INFORMATION SHOWN.
....

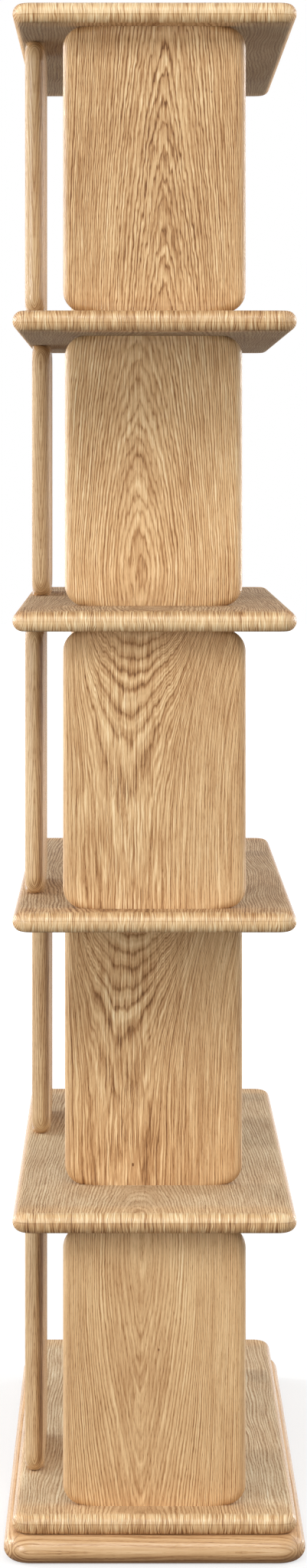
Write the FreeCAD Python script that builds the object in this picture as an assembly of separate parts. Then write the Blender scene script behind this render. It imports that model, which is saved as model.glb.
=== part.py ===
import FreeCAD, Part
import math
import os

# Spine bookshelf, in millimetres. X runs along the shelves, Y from the open front (-Y) to the
# back panels (+Y) and Z up. The origin is on the floor, under the middle of the plinth.
# Shelves, tiers and their panels are numbered from the floor up. Left is the -X end.

# Shelves
shelf_length = 1060.0
shelf_depth = 360.0
shelf_thickness = 26.0
shelf_corner_radius = 25.0      # corners, seen from above
shelf_edge_radius = 12.5        # roundover above and below, which leaves a narrow arris
tier_count = 5
clear_height = 354.0            # between two shelves
top_clear_height = 363.0        # in the top tier, which is a little taller

# Panels: every cross panel and back panel is the same board, cut to its tier's height
panel_width = 233.0
panel_thickness = 25.0
panel_corner_radius = 28.0      # corners of the board's face
panel_edge_radius = 12.0        # roundover along both faces
panel_edge_runout = 17.0        # degrees at which the roundover runs out of the foot and head

# Places of the three panels of a tier. Odd tiers stand towards the left end and even tiers
# are their mirror image, so the outer panel stands end_inset from one end and the inner
# panel tier_shift further in from the other end.
end_inset = 48.0
tier_shift = 162.0
back_panel_offset = 167.0       # from the outer panel's outer face to the back panel's edge
back_panel_inset = 11.0         # from the shelf's rear edge to the back panel's outer face

# Loose tenons in the foot and head of each panel
tenon_width = 120.0
tenon_thickness = 8.0
tenon_in_panel = 30.0
tenon_in_shelf = 15.0
tenon_gap = 0.1                 # glue line round a tenon
tenon_end_gap = 1.0             # room for glue at the bottom of a mortise

# Plinth: four mitred rails
plinth_overhang = 11.0          # beyond the shelves, all round
plinth_height = 35.0
plinth_edge_radius = 17.0
rail_width = 80.0
mitre_tenon_width = 50.0
mitre_tenon_in_rail = 20.0

# Screws up through the rails into the lowest shelf
screw_length = 45.0
screw_radius = 2.25
screw_head_radius = 4.5
screw_tip_length = 4.0
screw_recess = 10.0             # from the rail's underside up to the screw's head
screw_gap = 0.1
long_rail_screw_pitch = 380.0   # three screws in a long rail
short_rail_screw_pitch = 140.0  # two screws in a short rail

edge_arris = 1.0                # flat that is always left between two roundovers

plinth_length = shelf_length + 2 * plinth_overhang
plinth_depth = shelf_depth + 2 * plinth_overhang
group_length = shelf_length - 2 * end_inset - tier_shift
UP = FreeCAD.Vector(0, 0, 1)


def rounded_board(length, width, thickness, corner_radius, edge_radius):
    """A board lying on Z = 0, centred in plan, with round corners and rounded edges."""
    corner = FreeCAD.Vector(-length / 2, -width / 2, 0)
    board = Part.makeBox(length, width, thickness, corner)
    uprights = [edge for edge in board.Edges if edge.BoundBox.ZLength > thickness / 2]
    board = board.makeFillet(corner_radius, uprights)
    rims = [edge for edge in board.Edges if edge.BoundBox.ZLength < thickness / 2]
    return board.makeFillet(min(edge_radius, (thickness - edge_arris) / 2), rims)


def obround(width, thickness, height):
    """An upright bar with half-round ends, its width along X, standing on Z = 0."""
    radius = thickness / 2
    reach = width / 2 - radius
    left = Part.Arc(
        FreeCAD.Vector(-reach, radius, 0),
        FreeCAD.Vector(-reach - radius, 0, 0),
        FreeCAD.Vector(-reach, -radius, 0),
    )
    right = Part.Arc(
        FreeCAD.Vector(reach, -radius, 0),
        FreeCAD.Vector(reach + radius, 0, 0),
        FreeCAD.Vector(reach, radius, 0),
    )
    front = Part.LineSegment(left.EndPoint, right.StartPoint)
    rear = Part.LineSegment(right.EndPoint, left.StartPoint)
    outline = Part.Wire([side.toShape() for side in (left, front, right, rear)])
    return Part.Face(outline).extrude(UP * height)


def placed(shape, x, y, z, turn=0.0):
    """A copy of the shape, turned about Z and then moved."""
    copy = shape.copy()
    copy.rotate(FreeCAD.Vector(0, 0, 0), UP, turn)
    copy.translate(FreeCAD.Vector(x, y, z))
    return copy


def tier_height(tier):
    """Clear height of a tier."""
    return top_clear_height if tier == tier_count else clear_height


def shelf_underside(shelf):
    """Height of a shelf's underside."""
    below = sum(tier_height(tier) + shelf_thickness for tier in range(1, shelf))
    return plinth_height + below


def shelf_top(shelf):
    """Height of a shelf's upper face."""
    return shelf_underside(shelf) + shelf_thickness


def tier_panels(tier):
    """Name, X, Y and turn of a tier's panels. A cross panel is turned across the shelf."""
    outer = end_inset + panel_thickness / 2
    inner = end_inset + group_length - panel_thickness / 2
    back = end_inset + back_panel_offset + panel_width / 2
    back_y = shelf_depth / 2 - back_panel_inset - panel_thickness / 2
    side = 1 if tier % 2 else -1
    left, right = sorted([side * (outer - shelf_length / 2), side * (inner - shelf_length / 2)])
    return [
        (f"cross_panel_{tier}_left", left, 0.0, 90.0),
        (f"cross_panel_{tier}_right", right, 0.0, 90.0),
        (f"back_panel_{tier}", side * (back - shelf_length / 2), back_y, 0.0),
    ]


def mortises(tier, at_foot, in_panel):
    """Pockets for the tenons at the foot or head of a tier's panels, in panels or shelf."""
    depth = (tenon_in_panel if in_panel else tenon_in_shelf) + tenon_end_gap
    pocket = obround(tenon_width + 2 * tenon_gap, tenon_thickness + 2 * tenon_gap, depth)
    joint = shelf_top(tier) if at_foot else shelf_underside(tier + 1)
    rises = at_foot == in_panel
    bottom = joint if rises else joint - depth
    return [placed(pocket, x, y, bottom, turn) for _, x, y, turn in tier_panels(tier)]


def tenons(tier, at_foot):
    """The three loose tenons at the foot or head of a tier's panels."""
    bar = obround(tenon_width, tenon_thickness, tenon_in_panel + tenon_in_shelf)
    if at_foot:
        bottom = shelf_top(tier) - tenon_in_shelf
    else:
        bottom = shelf_underside(tier + 1) - tenon_in_panel
    return [placed(bar, x, y, bottom, turn) for _, x, y, turn in tier_panels(tier)]


def panel(tier):
    """A tier's panel standing on Z = 0, its width along X and its thickness along Y.

    It is rounded as a board whose foot and head run on past the shelves to a blunt point, and is
    then cut off square. So the roundover runs out, and foot and head meet the shelves flush.
    """
    height = tier_height(tier)
    half = panel_width / 2
    slope = math.radians(panel_edge_runout)
    turn = math.pi / 2 - slope
    shoulder = panel_corner_radius * math.tan(turn / 2) * math.sin(slope)
    point = half * math.tan(slope) - shoulder
    corners = [
        (-half, shoulder), (0, -point), (half, shoulder),
        (half, height - shoulder), (0, height + point), (-half, height - shoulder),
    ]
    front = -panel_thickness / 2
    outline = Part.makePolygon([FreeCAD.Vector(x, front, z) for x, z in corners + corners[:1]])
    board = Part.Face(outline).extrude(FreeCAD.Vector(0, panel_thickness, 0))
    shoulders = [edge for edge in board.Edges
                 if edge.BoundBox.YLength > panel_thickness / 2 and abs(edge.CenterOfMass.x) > half / 2]
    board = board.makeFillet(panel_corner_radius, shoulders)
    rims = [edge for edge in board.Edges if edge.BoundBox.YLength < panel_thickness / 2]
    board = board.makeFillet(min(panel_edge_radius, (panel_thickness - edge_arris) / 2), rims)
    between = Part.makeBox(panel_width, panel_thickness, height, FreeCAD.Vector(-half, front, 0))
    return board.common(between)


def shelf(number):
    """A shelf with the mortises of the tier above it and of the tier below it."""
    board = rounded_board(
        shelf_length, shelf_depth, shelf_thickness, shelf_corner_radius, shelf_edge_radius
    )
    board = placed(board, 0, 0, shelf_underside(number))
    pockets = []
    if number <= tier_count:
        pockets += mortises(number, at_foot=True, in_panel=False)
    if number > 1:
        pockets += mortises(number - 1, at_foot=False, in_panel=False)
    else:
        pockets += screws(screw_gap)
    return board.cut(Part.makeCompound(pockets))


def screws(gap=0.0):
    """The plinth's screws, or with a gap the room that they take, with the recesses."""
    head = screw_head_radius + gap
    shank = screw_radius + gap
    length = screw_length + gap
    taper = head - shank
    profile = Part.makePolygon([
        FreeCAD.Vector(0, 0, 0),
        FreeCAD.Vector(head, 0, 0),
        FreeCAD.Vector(shank, 0, taper),
        FreeCAD.Vector(shank, 0, length - screw_tip_length),
        FreeCAD.Vector(0, 0, length),
        FreeCAD.Vector(0, 0, 0),
    ])
    screw = Part.Face(profile).revolve(FreeCAD.Vector(0, 0, 0), UP, 360.0)
    if gap:
        recess = Part.makeCylinder(head, screw_recess, FreeCAD.Vector(0, 0, -screw_recess))
        screw = screw.fuse(recess).removeSplitter()
    rail_y = (plinth_depth - rail_width) / 2
    rail_x = (plinth_length - rail_width) / 2
    places = [(step * long_rail_screw_pitch, side * rail_y)
              for step in (-1, 0, 1) for side in (-1, 1)]
    places += [(side * rail_x, step * short_rail_screw_pitch)
               for step in (-0.5, 0.5) for side in (-1, 1)]
    return [placed(screw, x, y, screw_recess) for x, y in places]


def mitre_tenons(gap=0.0):
    """The loose tenons that lie across the mitres, or with a gap their mortises."""
    end_gap = tenon_end_gap if gap else 0.0
    length = 2 * (mitre_tenon_in_rail + end_gap)
    bar = obround(mitre_tenon_width + 2 * gap, tenon_thickness + 2 * gap, length)
    bar.translate(FreeCAD.Vector(0, 0, -length / 2))
    bar.rotate(FreeCAD.Vector(0, 0, 0), FreeCAD.Vector(1, 0, 0), 90.0)
    x = (plinth_length - rail_width) / 2
    y = (plinth_depth - rail_width) / 2
    z = plinth_height / 2
    return [placed(bar, side_x * x, side_y * y, z, side_x * side_y * 45.0)
            for side_x in (-1, 1) for side_y in (-1, 1)]


def plinth_rails():
    """The four rails, cut at 45 degrees from one rounded frame."""
    frame = rounded_board(
        plinth_length, plinth_depth, plinth_height,
        shelf_corner_radius + plinth_overhang, plinth_edge_radius
    )
    inner_length = plinth_length - 2 * rail_width
    inner_depth = plinth_depth - 2 * rail_width
    corner = FreeCAD.Vector(-inner_length / 2, -inner_depth / 2, 0)
    frame = frame.cut(Part.makeBox(inner_length, inner_depth, plinth_height, corner))
    frame = frame.cut(Part.makeCompound(mitre_tenons(tenon_gap) + screws(screw_gap)))
    out_x = plinth_length / 2
    out_y = plinth_depth / 2
    in_x = inner_length / 2
    in_y = inner_depth / 2
    outlines = {
        "front": [(-out_x, -out_y), (out_x, -out_y), (in_x, -in_y), (-in_x, -in_y)],
        "back": [(-out_x, out_y), (-in_x, in_y), (in_x, in_y), (out_x, out_y)],
        "left": [(-out_x, -out_y), (-in_x, -in_y), (-in_x, in_y), (-out_x, out_y)],
        "right": [(out_x, -out_y), (out_x, out_y), (in_x, in_y), (in_x, -in_y)],
    }
    rails = {}
    for name, corners in outlines.items():
        points = [FreeCAD.Vector(x, y, 0) for x, y in corners + corners[:1]]
        wedge = Part.Face(Part.makePolygon(points)).extrude(UP * plinth_height)
        rails[f"plinth_{name}_rail"] = frame.common(wedge)
    return rails


def build():
    """Every sub-part of the bookshelf, by name."""
    parts = plinth_rails()
    parts["plinth_mitre_tenons"] = Part.makeCompound(mitre_tenons())
    parts["plinth_screws"] = Part.makeCompound(screws())
    for number in range(1, tier_count + 2):
        parts[f"shelf_{number}"] = shelf(number)
    for tier in range(1, tier_count + 1):
        pockets = mortises(tier, at_foot=True, in_panel=True)
        pockets += mortises(tier, at_foot=False, in_panel=True)
        pockets = Part.makeCompound(pockets)
        for name, x, y, turn in tier_panels(tier):
            board = placed(panel(tier), x, y, shelf_top(tier), turn)
            parts[name] = board.cut(pockets)
        parts[f"tenons_{tier}_foot"] = Part.makeCompound(tenons(tier, at_foot=True))
        parts[f"tenons_{tier}_head"] = Part.makeCompound(tenons(tier, at_foot=False))
    return parts


os.makedirs("parts", exist_ok=True)
for name, shape in build().items():
    shape.exportStep(f"parts/{name}.step")
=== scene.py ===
import math
import random

import bpy
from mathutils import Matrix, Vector


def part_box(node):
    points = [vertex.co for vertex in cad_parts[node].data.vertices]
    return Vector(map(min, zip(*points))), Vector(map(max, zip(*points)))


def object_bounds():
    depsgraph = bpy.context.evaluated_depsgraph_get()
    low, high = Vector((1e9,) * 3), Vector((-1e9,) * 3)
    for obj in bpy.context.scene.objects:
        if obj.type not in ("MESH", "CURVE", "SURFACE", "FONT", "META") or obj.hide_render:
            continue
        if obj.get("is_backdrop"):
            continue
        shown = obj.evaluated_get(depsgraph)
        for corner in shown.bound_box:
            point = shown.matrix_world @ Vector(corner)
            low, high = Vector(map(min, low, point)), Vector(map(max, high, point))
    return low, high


# Looks of the spine bookshelf: satin-lacquered, brushed oak boards in a plain white studio.
# Metres, in the CAD model's frame: X along the shelves, back panels at +Y, Z up.
X, Y, Z = 0, 1, 2
TIERS = 5

# Camera: level, in front of the unit's left end, looking along +X
CAMERA_PLACE = (-5.7337, 0.0345, 1.3858)
CAMERA_TURN = (90.0, 0.0, -90.0)        # degrees
CAMERA_LENS = 94.77                     # millimetres
CAMERA_SENSOR = 36.0                    # millimetres, along the picture's long side
CAMERA_SHIFT = (0.0167, -0.2035)
CAMERA_CLIP = (0.1, 200.0)

# Studio light: (name, place, aimed at, width, height, watts). Level 1 on the object shows a
# colour as it is written.
LAMPS = (
    ("near_high", (-9.0, 0.0, 8.2), (0.0, 0.0, 1.0), 6.0, 4.5, 450.0),
    ("near_rear", (-4.5, 4.5, 1.3), (0.0, 0.0, 1.0), 2.0, 3.0, 200.0),
    ("near_front", (-3.2, -5.5, 1.2), (0.0, 0.0, 1.0), 2.0, 2.4, 50.0),
    ("near_front_high", (-3.6, -6.4, 5.6), (0.0, 0.0, 1.0), 4.0, 4.0, 140.0),
    ("side_rear", (1.5, 4.8, 2.4), (0.0, 0.0, 1.2), 0.7, 3.0, 150.0),
    ("side_front", (1.5, -4.8, 2.4), (0.0, 0.0, 1.2), 0.7, 3.0, 40.0),
    ("far_front", (3.6, -3.4, 1.2), (0.0, 0.0, 1.0), 1.0, 3.2, 90.0),
    ("far_rear", (3.6, 3.4, 1.2), (0.0, 0.0, 1.0), 1.0, 3.2, 60.0),
)
WORLD_LEVEL = 0.45              # on the object; the backdrop itself shows as white

# The floor is dark to the object, so it throws little light on it, and paler to the camera
FLOOR_REACH = 30.0
FLOOR_TONE = 0.12
FLOOR_SEEN_TONE = 0.60
FLOOR_GLOW = 1.3
FLOOR_NEAR_GLOW = 0.5           # share of the glow near the object, which leaves its shadow to see
FLOOR_FADE = (1.2, 3.0)         # distances over which the floor runs into the white backdrop
FLOOR_GRAIN = 0.025
FLOOR_GRAIN_SHARE = 0.03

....

SHORT TASK.
Quote only the lines running from the line that holds "low, high = Vector((1e9,)" to the line that holds "CAMERA_CLIP = (0.1, 200.0)", both ends included.

SOLUTION FOR THIS EXERCISE.
    low, high = Vector((1e9,) * 3), Vector((-1e9,) * 3)
    for obj in bpy.context.scene.objects:
        if obj.type not in ("MESH", "CURVE", "SURFACE", "FONT", "META") or obj.hide_render:
            continue
        if obj.get("is_backdrop"):
            continue
        shown = obj.evaluated_get(depsgraph)
        for corner in shown.bound_box:
            point = shown.matrix_world @ Vector(corner)
            low, high = Vector(map(min, low, point)), Vector(map(max, high, point))
    return low, high


# Looks of the spine bookshelf: satin-lacquered, brushed oak boards in a plain white studio.
# Metres, in the CAD model's frame: X along the shelves, back panels at +Y, Z up.
X, Y, Z = 0, 1, 2
TIERS = 5

# Camera: level, in front of the unit's left end, looking along +X
CAMERA_PLACE = (-5.7337, 0.0345, 1.3858)
CAMERA_TURN = (90.0, 0.0, -90.0)        # degrees
CAMERA_LENS = 94.77                     # millimetres
CAMERA_SENSOR = 36.0                    # millimetres, along the picture's long side
CAMERA_SHIFT = (0.0167, -0.2035)
CAMERA_CLIP = (0.1, 200.0)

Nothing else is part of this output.